Tuesday, I’ll deliver election results in-studio in front of a green screen on WXIA and WATL. Though I’ve pre-recorded material in front of a green screen before, this will be my first live performance wherein I reference graphics chromakeyed behind me. This is weatherman territory, a place I’ve ventured exactly one other time in my career.
It was a nightmare.
At WTVA-TV, my very first post-college TV station, there was a rotating weather map in the middle of the news set featuring state and national maps.
Each of the maps were suitable for overlaying with magnetic pieces that composed graphics. A series of magnetic squiggles could be used to create a cold front, for example. There were magnets depicting sunshine, clouds, rain and whatnot. There were magnetic numerals for temperatures.

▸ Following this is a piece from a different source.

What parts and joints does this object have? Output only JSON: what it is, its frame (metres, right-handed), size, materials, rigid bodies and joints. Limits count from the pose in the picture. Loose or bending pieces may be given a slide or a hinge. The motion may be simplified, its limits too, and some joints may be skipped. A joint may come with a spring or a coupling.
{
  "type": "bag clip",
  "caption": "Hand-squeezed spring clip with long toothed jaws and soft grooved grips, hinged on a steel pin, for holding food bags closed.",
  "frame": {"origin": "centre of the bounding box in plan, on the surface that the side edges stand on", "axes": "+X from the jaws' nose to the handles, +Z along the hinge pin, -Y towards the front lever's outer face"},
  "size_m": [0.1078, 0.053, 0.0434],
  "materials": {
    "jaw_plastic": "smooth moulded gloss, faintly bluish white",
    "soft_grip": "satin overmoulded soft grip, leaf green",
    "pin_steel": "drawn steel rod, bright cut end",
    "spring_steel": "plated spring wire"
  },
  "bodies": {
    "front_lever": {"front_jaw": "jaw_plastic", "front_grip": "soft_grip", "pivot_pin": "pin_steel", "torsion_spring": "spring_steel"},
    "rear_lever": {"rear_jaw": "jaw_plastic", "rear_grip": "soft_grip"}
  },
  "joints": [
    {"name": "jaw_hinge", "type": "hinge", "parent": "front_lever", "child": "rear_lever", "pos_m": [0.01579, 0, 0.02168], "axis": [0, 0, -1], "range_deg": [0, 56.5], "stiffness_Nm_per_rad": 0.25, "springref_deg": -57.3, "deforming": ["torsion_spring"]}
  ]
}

One night in 1980, I had to do the weather. The same night, I also had to produce, write and anchor the newscast– including sports and weather. It was a Saturday. The show was at 10pm.
After I’d written most of my newscast copy, I quickly looked at the AP weather wire, which broadly described fronts and weather systems across the US. The same wire also showed forecasts for major cities. I deduced the shapes and locations of the weather fronts, and started putting up magnets. By the time I was done, it looked somewhat like a weather map. I moved on to preparing the sportscast, which was filled with late scores.

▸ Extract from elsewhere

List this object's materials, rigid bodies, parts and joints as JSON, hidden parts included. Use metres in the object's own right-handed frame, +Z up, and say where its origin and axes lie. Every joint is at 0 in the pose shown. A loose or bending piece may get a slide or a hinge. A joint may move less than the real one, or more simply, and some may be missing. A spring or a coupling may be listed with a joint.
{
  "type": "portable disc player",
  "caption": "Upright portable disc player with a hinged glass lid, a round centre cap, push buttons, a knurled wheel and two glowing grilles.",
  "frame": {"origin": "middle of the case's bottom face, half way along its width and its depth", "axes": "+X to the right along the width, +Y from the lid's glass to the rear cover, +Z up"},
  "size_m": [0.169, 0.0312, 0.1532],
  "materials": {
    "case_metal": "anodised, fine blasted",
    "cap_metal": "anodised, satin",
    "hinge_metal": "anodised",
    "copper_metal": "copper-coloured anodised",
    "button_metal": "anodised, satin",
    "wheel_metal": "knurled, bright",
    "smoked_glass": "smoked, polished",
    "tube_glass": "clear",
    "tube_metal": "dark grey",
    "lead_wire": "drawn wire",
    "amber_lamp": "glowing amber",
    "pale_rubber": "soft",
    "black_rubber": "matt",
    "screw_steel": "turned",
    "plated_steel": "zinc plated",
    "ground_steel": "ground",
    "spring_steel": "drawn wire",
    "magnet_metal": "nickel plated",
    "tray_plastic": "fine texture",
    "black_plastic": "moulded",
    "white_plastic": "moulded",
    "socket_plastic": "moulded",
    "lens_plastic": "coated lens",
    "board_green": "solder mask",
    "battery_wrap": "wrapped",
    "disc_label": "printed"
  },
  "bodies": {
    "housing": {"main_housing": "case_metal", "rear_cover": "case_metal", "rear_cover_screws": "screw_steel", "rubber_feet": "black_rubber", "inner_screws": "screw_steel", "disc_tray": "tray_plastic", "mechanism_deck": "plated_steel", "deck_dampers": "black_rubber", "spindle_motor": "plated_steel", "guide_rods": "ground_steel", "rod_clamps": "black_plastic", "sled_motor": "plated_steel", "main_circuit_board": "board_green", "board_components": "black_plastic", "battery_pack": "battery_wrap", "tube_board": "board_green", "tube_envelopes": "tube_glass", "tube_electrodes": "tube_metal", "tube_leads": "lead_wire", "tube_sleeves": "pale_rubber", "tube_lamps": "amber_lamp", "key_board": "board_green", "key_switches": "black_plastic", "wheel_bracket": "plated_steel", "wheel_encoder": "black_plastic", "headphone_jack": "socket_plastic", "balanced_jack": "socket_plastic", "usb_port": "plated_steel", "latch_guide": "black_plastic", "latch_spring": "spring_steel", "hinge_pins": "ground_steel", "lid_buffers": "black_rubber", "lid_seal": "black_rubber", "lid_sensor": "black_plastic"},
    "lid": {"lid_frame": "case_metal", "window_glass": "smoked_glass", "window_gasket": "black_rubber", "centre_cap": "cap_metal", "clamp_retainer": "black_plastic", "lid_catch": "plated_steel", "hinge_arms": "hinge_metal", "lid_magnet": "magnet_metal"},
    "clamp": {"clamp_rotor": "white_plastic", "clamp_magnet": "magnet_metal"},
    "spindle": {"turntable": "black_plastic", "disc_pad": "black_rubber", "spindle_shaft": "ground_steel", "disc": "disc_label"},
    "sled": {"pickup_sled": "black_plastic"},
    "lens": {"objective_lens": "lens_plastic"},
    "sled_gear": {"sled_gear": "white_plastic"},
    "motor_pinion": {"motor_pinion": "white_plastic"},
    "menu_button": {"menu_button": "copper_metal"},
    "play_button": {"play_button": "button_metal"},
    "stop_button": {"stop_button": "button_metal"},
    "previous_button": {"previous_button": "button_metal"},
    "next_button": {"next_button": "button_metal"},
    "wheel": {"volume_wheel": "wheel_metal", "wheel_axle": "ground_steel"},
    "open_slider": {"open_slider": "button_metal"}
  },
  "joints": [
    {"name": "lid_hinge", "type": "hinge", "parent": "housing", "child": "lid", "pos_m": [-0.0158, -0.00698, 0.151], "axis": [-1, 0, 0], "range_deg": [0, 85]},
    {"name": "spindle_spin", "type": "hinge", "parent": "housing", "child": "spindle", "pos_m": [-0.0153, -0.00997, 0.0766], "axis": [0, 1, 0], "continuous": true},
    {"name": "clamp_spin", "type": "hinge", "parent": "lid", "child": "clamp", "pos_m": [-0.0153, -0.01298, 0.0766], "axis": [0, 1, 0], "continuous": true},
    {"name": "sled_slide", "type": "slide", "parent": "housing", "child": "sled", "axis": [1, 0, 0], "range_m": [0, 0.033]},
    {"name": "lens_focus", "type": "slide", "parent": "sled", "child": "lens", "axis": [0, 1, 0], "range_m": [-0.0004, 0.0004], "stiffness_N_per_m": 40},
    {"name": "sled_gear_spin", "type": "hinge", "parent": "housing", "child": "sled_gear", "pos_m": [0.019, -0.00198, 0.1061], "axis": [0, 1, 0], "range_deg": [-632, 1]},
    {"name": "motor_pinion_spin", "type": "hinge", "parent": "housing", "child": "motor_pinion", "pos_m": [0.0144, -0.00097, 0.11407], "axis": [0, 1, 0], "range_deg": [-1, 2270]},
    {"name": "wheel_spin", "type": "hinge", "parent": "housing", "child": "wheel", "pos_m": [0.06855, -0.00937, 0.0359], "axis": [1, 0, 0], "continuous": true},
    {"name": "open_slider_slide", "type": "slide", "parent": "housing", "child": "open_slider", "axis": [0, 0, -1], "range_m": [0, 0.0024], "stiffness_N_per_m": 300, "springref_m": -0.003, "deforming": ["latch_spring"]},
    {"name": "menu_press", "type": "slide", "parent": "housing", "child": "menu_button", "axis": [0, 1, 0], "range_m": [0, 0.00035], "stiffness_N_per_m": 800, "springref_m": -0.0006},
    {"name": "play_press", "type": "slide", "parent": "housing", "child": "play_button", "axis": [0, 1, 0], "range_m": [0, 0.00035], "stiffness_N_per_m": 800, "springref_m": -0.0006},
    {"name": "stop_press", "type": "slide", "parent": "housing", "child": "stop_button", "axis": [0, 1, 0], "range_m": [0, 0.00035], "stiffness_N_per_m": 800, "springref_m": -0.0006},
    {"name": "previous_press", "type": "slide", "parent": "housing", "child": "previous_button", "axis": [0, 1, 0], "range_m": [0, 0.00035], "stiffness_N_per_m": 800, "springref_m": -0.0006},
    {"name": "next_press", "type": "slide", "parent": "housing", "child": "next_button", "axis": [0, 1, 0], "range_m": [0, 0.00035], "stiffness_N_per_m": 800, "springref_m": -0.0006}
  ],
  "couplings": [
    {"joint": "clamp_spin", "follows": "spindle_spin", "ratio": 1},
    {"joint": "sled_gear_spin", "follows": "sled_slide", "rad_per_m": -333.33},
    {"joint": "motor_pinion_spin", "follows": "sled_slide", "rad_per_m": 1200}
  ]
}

The problem was: I’d never done weather before. In fact, I’d never really ad-libbed on TV at any length before. I was accustomed to benign anchor tosses, or stuff that was otherwise scripted in advance.
Plus, I was a horrible ad-libber. It’s never been a strength of mine. Some people can talk lucidly all day off the cuff. Not me.
That night, I delivered the first ten minutes of the newscast, then teased weather. I think I gave myself five or six minutes to do weather — about 50 percent too long. But I needed to kill the time.
During the break, I grabbed a pointer used by our real weather guys. I extended it, like they did, so that I could reference the fabulous magnetic map I’d made. I stood at the map, with only my magnetic graphics to guide my remarks.
The break ended. I inhaled. I began my spiel.
My coherence quickly began to fade as I babbled about fronts and weather systems with which I had scant familiarity. I flailed with the pointer. When I whacked the map with the pointer, some of my magnets clattered to the floor of the studio. My confidence dropped just as quickly.
And then the guy behind the studio camera started laughing uncontrollably.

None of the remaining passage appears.